In Greek mythology, Zeus, the king of the gods, ruler of Mount Olympus and god of the sky, ordered Hephaestus, god of craftsmanship, to make Pandora out of the earth and water, so that he could punish Prometheus. Prometheus was the brother of Epimetheus and a champion of humankind, known for his intelligence. Zeus wanted to punish him for stealing the secret of fire from him and giving it to mortals (humans). All the gods helped in making Pandora a beautiful, cunning, seductive yet deceitful woman. It is said that the gods made her nature inquisitive and curious, which is the reason why she opened a box called Pandora's box, that released all the evils among mankind. By the time she closed it, the only thing that was left in the box was 'hope'.
The myth first appeared in Hesiod's epic poem Theogony. In the poem, the name of the woman is not mentioned. It is said that Zeus was angered by the annoying lights on the ground, lit up by humans at night after they had received the stolen gift of fire from Prometheus, so he decided to punish them by introducing diseases, death, sorrow, and suffering. He commanded Hephaestus to create the first woman from earth and water, whose descendants would torment the entire race of humans. After she is created, she is dressed by Athena, the goddess of heroic endeavor. However, throughout the poem, no name was mentioned of the woman.

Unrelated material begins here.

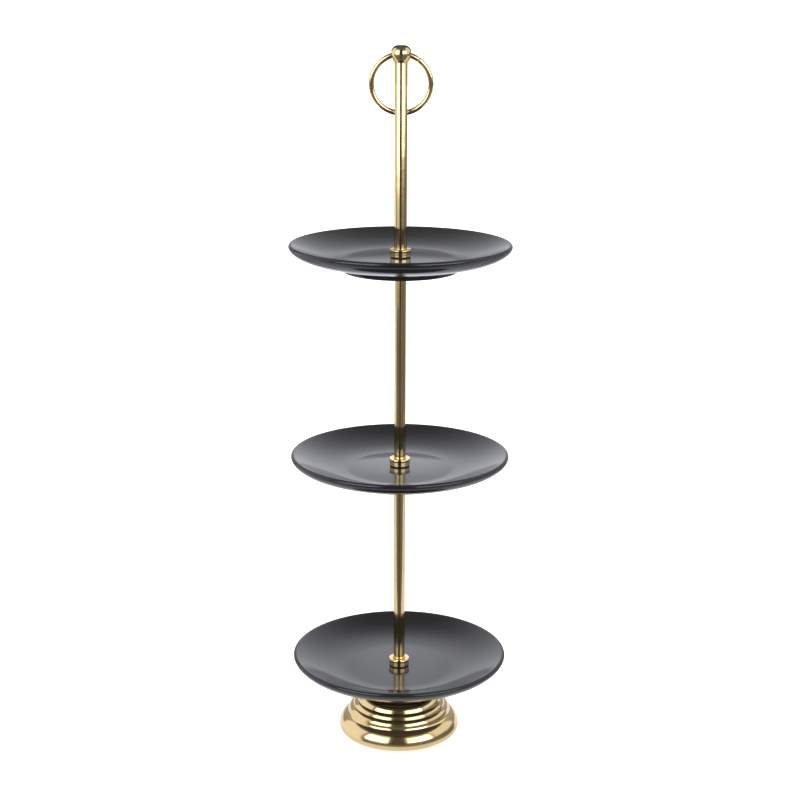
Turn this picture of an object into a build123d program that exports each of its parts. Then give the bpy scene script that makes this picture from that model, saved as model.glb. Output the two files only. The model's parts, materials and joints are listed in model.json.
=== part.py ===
"""Three-tier cake stand: glazed plates clamped on a screwed brass stem, with a swinging ring handle.

Millimetres, +Z up. The origin is on the stem's axis, on the surface that the stand rests on.
Front is -Y. The pieces stack along the axis, and every height below follows from the rim heights.
"""

import os
from math import asin, cos, degrees, radians, sin

from build123d import *

# ---------------------------------------------------------------- driving dimensions
overall_height = 508.0  # 20 inches, base to the top of the ball
rim_heights = {"bottom": 63.8, "middle": 218.2, "top": 371.5}

plate_radius = 78.9
plate_hole_radius = 3.5
dish_depths = {"bottom": 11.7, "middle": 9.8, "top": 9.8}  # rim to the level seat in the middle
well_radius = 38.0
well_flat_radius = 8.0  # level seat round the hole
well_crowns = {"bottom": 0.6, "middle": 1.4, "top": 0.6}  # fall from the seat to the well's edge
web_thickness = 4.6  # ceramic under the seat
foot_ring_outer_radius = 41.2
foot_ring_inner_radius = 37.2
foot_ring_height = 5.0
lip_radius = 1.8  # rounded edge of the rim
lip_inner_angle = 115.0  # where the lip meets the dish's wall
lip_outer_angle = -20.0  # where it meets the underside

stem_radius = 4.15
handle_stem_radius = 4.5
stem_chamfer = 0.5
thread_radius = 2.5  # M5
thread_depth = 0.4
thread_pitch = 0.8
thread_clearance = 0.05
through_hole_radius = 2.75
tapped_length = 13.0
engaged_length = 11.5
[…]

The more famous adaptation of the myth came from another of Hesiod's poems, Works and Days. In this adaptation, Pandora, created by Hephaestus, was not only blessed by Athena but, by many other gods and goddesses too. Athena taught her weaving and needlework; Aphrodite, the goddess of love and beauty, blessed her with beauty; Apollo, the god of music, light and sun, gave her mastery over music; Hermes, the messenger god, gave her persuasion, a shameful mind, deceitful nature and power of words, so that she could speak lies eloquently. After Athena dresses her up, Hermes gives her the name Pandora, meaning "all gifted" (because she has received various gifts from all the gods). Zeus gifts her to Epimetheus because Epimetheus is foolish unlike his cunning brother Prometheus. Prometheus, knowing the intentions of Zeus, warns Epimetheus not to accept any gift from Zeus. But Epimetheus, being foolish, accepts her. She brings a jar (not a box as is commonly thought) with herself, containing myriad miseries of the world like diseases and suffering. She opens up the jar, and all the evils are let out.
Another version of the myth says that the jar wasn't brought by Pandora but was kept hidden by Epimetheus who did not want humankind to suffer. She was in fact told not to open the jar but, she being curious, opens it. When she realizes what she has done, she immediately closes it, but by then the only thing remaining in the jar is 'hope'.
The name Pandora doesn't mean "all gifted" as mentioned in Works and Days, but means "all giving". The proof comes from certain paintings of the 5th century BC that have the name Anesidora, which means 'she who sends up gifts.' There are numerous versions of the myth, but the most considered version is the one described above, from Hesiod's Works and Days.